Levi: Witam, kolego. Levi.
NIEPOKÓJ:Ten facet jest straszny.
Josh: Cześć, Levi. Zapraszam do mojego gabinetu. Chodź, pokażę ci, w którym pokoju urzęduję.
Idąc korytarzem obok tego olbrzyma, zwróciłem uwagę na kilka tatuaży na przedramieniu i szyi. Niektóre były wyblakłe, ale jeden z nich, ten na przedramieniu właśnie, wciąż pysznił się świeżością i był nawet pokryty folią ochronną. W krokach Leviego wyczuwałem autorytet, lecz otaczała go aura rezygnacji w rodzaju „cóż, chyba nie mam innego wyjścia”, niczym u bramkarza podchodzącego do młodego chłopaka, którego trzeba wyprosić z pubu.

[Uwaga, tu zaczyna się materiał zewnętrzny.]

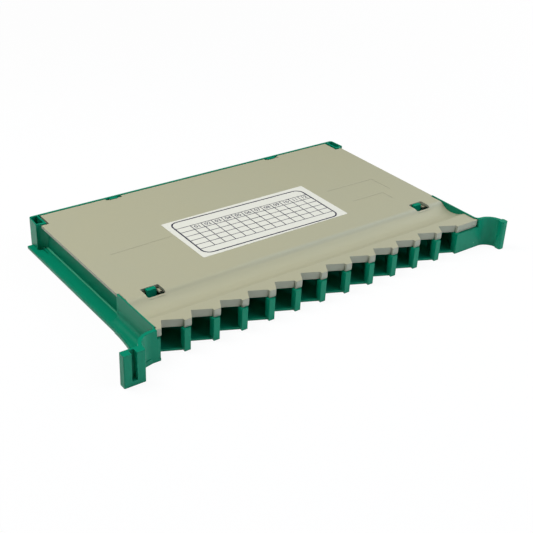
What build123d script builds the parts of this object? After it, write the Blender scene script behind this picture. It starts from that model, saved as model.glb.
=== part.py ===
from build123d import *
import math
import os

# Splice and distribution tray for an optical distribution frame: a green moulded base with twelve
# slanted adapter ports along its front, and a beige moulded cover that tips up about its rear edge.
# Millimetres. X runs to the right along the front, Y to the back, Z up. The shapes below are drawn
# about the middle of the tray's body, and place() moves them so that the origin is the bottom centre
# of the whole tray, ears included.

# Ports: twelve cells along the front, each turned to face the front left
PORTS = 12
PITCH = 26.5
FIRST_DIVIDER_OUT = 2.5
END_WALL_W = 27.5
PORT_TILT = 25.5
DIVIDER_FACE = 5.6
DIVIDER_FRONT_Y = -1.0
POST_DEPTH = 7.0
WEB_DEPTH = 24.0
WEB_T = 2.2
GROOVE_W = 2.4
RIB_W = 2.0
SILL_SET_BACK = 2.5
SILL_LEFT_IN = 4.0
SILL_RIGHT_OUT = 0.75
END_WALL_T = 2.5

# Body, whose width follows from the row of ports
BODY_W = PORTS * PITCH - FIRST_DIVIDER_OUT + END_WALL_W
HALF_W = BODY_W / 2
BODY_H = 28.0
REAR_Y = 218.0
FRONT_Y = -1.5
WALL = 2.0
FLUSH_WALL = 1.2
FLOOR = 2.0
OVERLAP = 1.0

# Recessed side walls, and the guide flanges along their feet
RECESS = 4.5
FLUSH_END_Y = 60.0
FLANGE_OUT = 8.5
FLANGE_T = 4.5
FLANGE_R = 2.0
FLANGE_BEVEL = 0.6
FLANGE_END = 6.0
LEDGE_W = 1.4
LEDGE_SLOPE = 0.8
LEDGE_H = 0.9
LEAD_IN = 26.0
LEAD_IN_DROP = 1.5
LEAD_IN_W = 9.0
FLARE_REACH = 8.0
FLARE_R = 170.0
FLARE_ROOT = 4.0

# Rear corner posts
CORNER_BACK = 19.5
POST_OUT = 3.8
POST_LEAN = 0.8
POST_R = 3.0
POST_RIM = 1.2
CREASE_BACK = 2.0
HOLLOW = 4.5
SLOT_WALL = 0.6
SLOT_START = 3.0
SLOT_END = 2.2
CORNER_RIB = 1.0
NOTCH_DEPTH = 2.8

# Ears
EAR_T = 3.0
GUSSET_R = 4.0
LEFT_EAR_STRAIGHT = 5.0
LEFT_EAR_R = 14.0
KEEPER_FORWARD = 16.5
KEEPER_W = 18.0
KEEPER_D = 7.0
KEEPER_R = 0.8
KEEPER_SLOT_W = 4.4
KEEPER_FINGER = 6.5
KEEPER_SLOT_D = 5.5
KEEPER_SLOT_Z = 4.2
RIGHT_EAR_STRAIGHT = 3.0
RIGHT_EAR_R = 12.5
LIP_OUT = 5.0
LIP_IN = 1.4
LIP_D = 6.5
LIP_R = 1.8

# Cover heights
RIM_H = 0.5
SHELF_DROP = 0.6
COVER_T = 2.5
LID_GAP = 0.2
COVER_LIP_H = 6.8
COVER_LIP_T = 2.2
LIP_STEP_H = 1.4
LIP_STEP = 0.35
VALLEY_DEPTH = 5.8

# Cover plan
EDGE_GAP = 0.3
END_LIP_T = 2.4
LEFT_GAP = 0.9
LEFT_GAP_END = 20.0
TURN_GAP = 0.6
TURN_TAPER = 4.0
OVERHANG = 0.1
VALLEY_REAR_Y = 48.5
VALLEY_LOW_Y = 33.4
VALLEY_FRONT_Y = 15.5
REAR_BRIM_R = 6.0
FRONT_BRIM_R = 4.0
TOOTH_LEFT = 1.5
TOOTH_RIGHT = 7.6
TOOTH_BACK = 12.9
TOOTH_Y = 0.9
STEP_Y = 3.4
CORNER_NOTCH_IN = 7.5
CORNER_NOTCH_GAP = 1.2
REAR_NOTCH_IN = 80.3
REAR_NOTCH_W = 16.0
REAR_NOTCH_D = 3.8
TONGUE_T = 1.1
TAB_W = 8.0
TAB_REACH = 2.6
COVER_RIB_H = 2.0
COVER_RIB_T = 1.4
COVER_RIB_IN = 0.6
COVER_RIB_SHORT = 12.0

# Windows in the cover, and the hooks that stand up in them
WINDOW_IN = 26.8
WINDOW_Y = 50.7
WINDOW_W = 16.5
WINDOW_L = 12.6
WINDOW_R = 1.6
COLLAR_T = 1.4
COLLAR_H = 2.6
SHELF_IN = 6.4
SHELF_OUT = 2.6
SHELF_L = 7.0
SHELF_T = 1.6
HOOK_W = 8.2
HOOK_T = 2.2
HOOK_BACK = 1.7
HOOK_HEAD = 2.0
HOOK_HEAD_H = 3.0
HOOK_LOW = 0.2

# Label
LABEL_W = 158.0
LABEL_L = 70.3
LABEL_T = 0.15
LABEL_X = -3.3
LABEL_BACK = 109.4
LABEL_R = 1.2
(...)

ANALITYK:Widzę, że zaciska i rozluźnia pięści.
KRYTYK:Zajmuje tyle przestrzeni, że wprasuje cię w ścianę.
EMPATIA:Pewnie jest zdenerwowany, a ludzie okazują stres na różne sposoby. To nic osobistego.
Po wejściu do mojego gabinetu zachęciłem Leviego gestem, żeby usiadł.
Levi: A gdzie ty zwykle siadasz?
Josh: Na ogół przy oknie, ale nie krępuj się i usiądź tam, gdzie masz ochotę.
Levi: Myślę, że zajmę twoje miejsce.
ANALITYK:Odważna decyzja.
DETEKTYW:Czuje się zagrożony.
Josh: Jasne, nie ma sprawy. Jeśli chcesz, weź sobie jakieś poduszki. Czuj się jak u siebie w domu.
Levi opadł na moje krzesło i osunął się na nim tak nisko, że prawie leżał. Splótł dłonie na brzuchu i odwrócił głowę, by wyjrzeć przez okno. Był wyraźnie spięty, ale starał się jak mógł zakomunikować mi, że nie czuje się w najmniejszym stopniu zagrożony.
Levi: To kiedy zaczniesz czytać w moich myślach? Powiesz mi, że moje wszystkie problemy wynikają z tego, że tatuś mnie nie przytulał?
Josh(chichocząc cicho): To nie do końca tak działa. Niestety nie umiem czytać w myślach. Głównym zadaniem terapeuty jest wysłuchanie drugiego człowieka i zapewnienie mu bezpiecznej przestrzeni.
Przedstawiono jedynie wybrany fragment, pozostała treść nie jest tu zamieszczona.